Note: A “wrapper” is a Python package that makes complicated code easier to use and/or makes code from a different programming language accessible in Python.

Download and Install Java Development Kit#

But first, we have to install Java, specifically the Java Development Kit.

Go to the Java Development Kit download page, find your operating system, and click on the corresponding download link: https://www.oracle.com/java/technologies/javase-jdk14-downloads.html

Linux -> Linux Compressed Archive
Mac -> macOS Installer
Windows -> Windowsx64 Installer

Then open or unzip the file and follow all the prompts. You can use all the suggested defaults.

Tell Your Computer Where to Find Java#

Now that we have the JDK downloaded, we have to tell our computers where to find it. For Mac/Chrome/Linux users, we have to set up a special “environment” variable called JAVA_HOME and give it the file path where we just downloaded our Java Development Kit. For Windows users, we have to edit the special environmental variable called PATH and add the file path of the JDK.

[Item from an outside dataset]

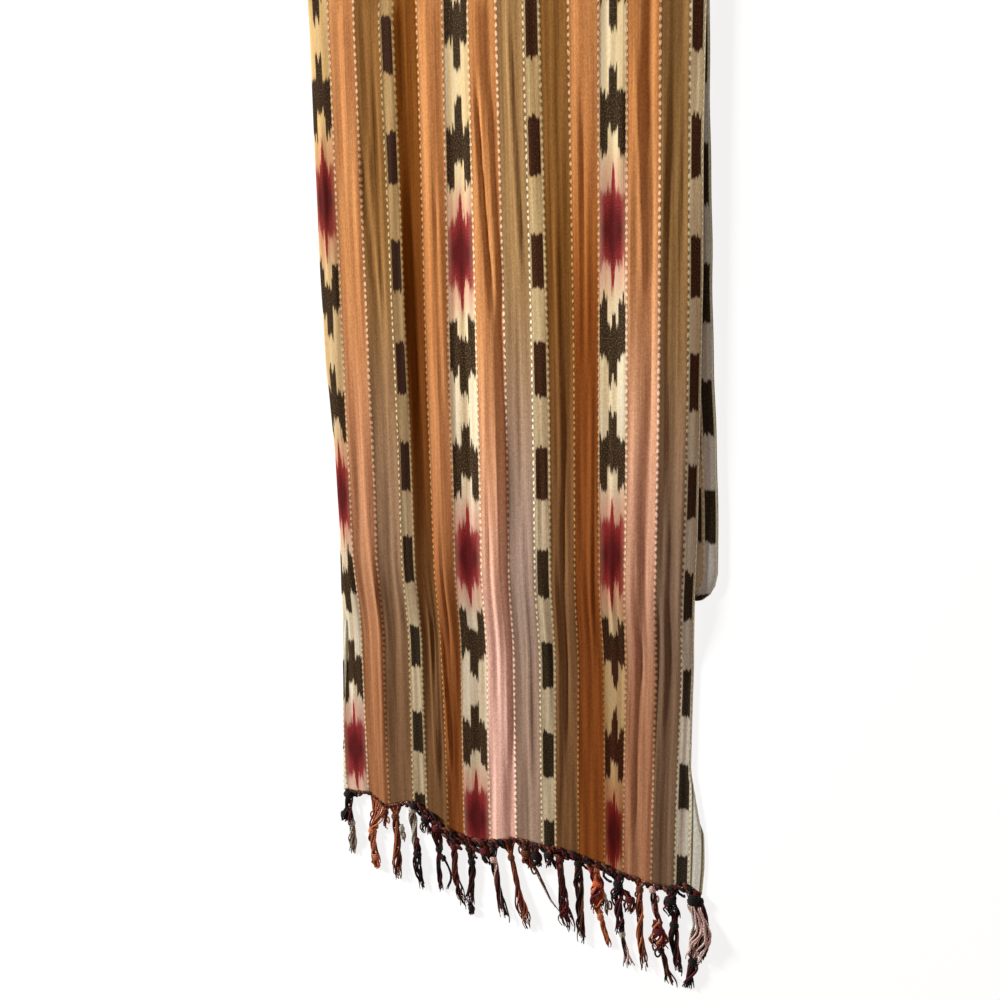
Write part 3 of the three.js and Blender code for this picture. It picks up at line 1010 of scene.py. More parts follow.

Note: “Environment” variables are kind of like Python variables, except they exist in your whole computer environment. The Launch School has a helpful chapter on environment variables and the PATH variable.

 Mac#

To set up the JAVA_HOME environment variable on a Mac, you can run the following on the command line. The line of code adds your JAVA_HOME variable to a file called “bash_profile”, which is where environment variables are stored.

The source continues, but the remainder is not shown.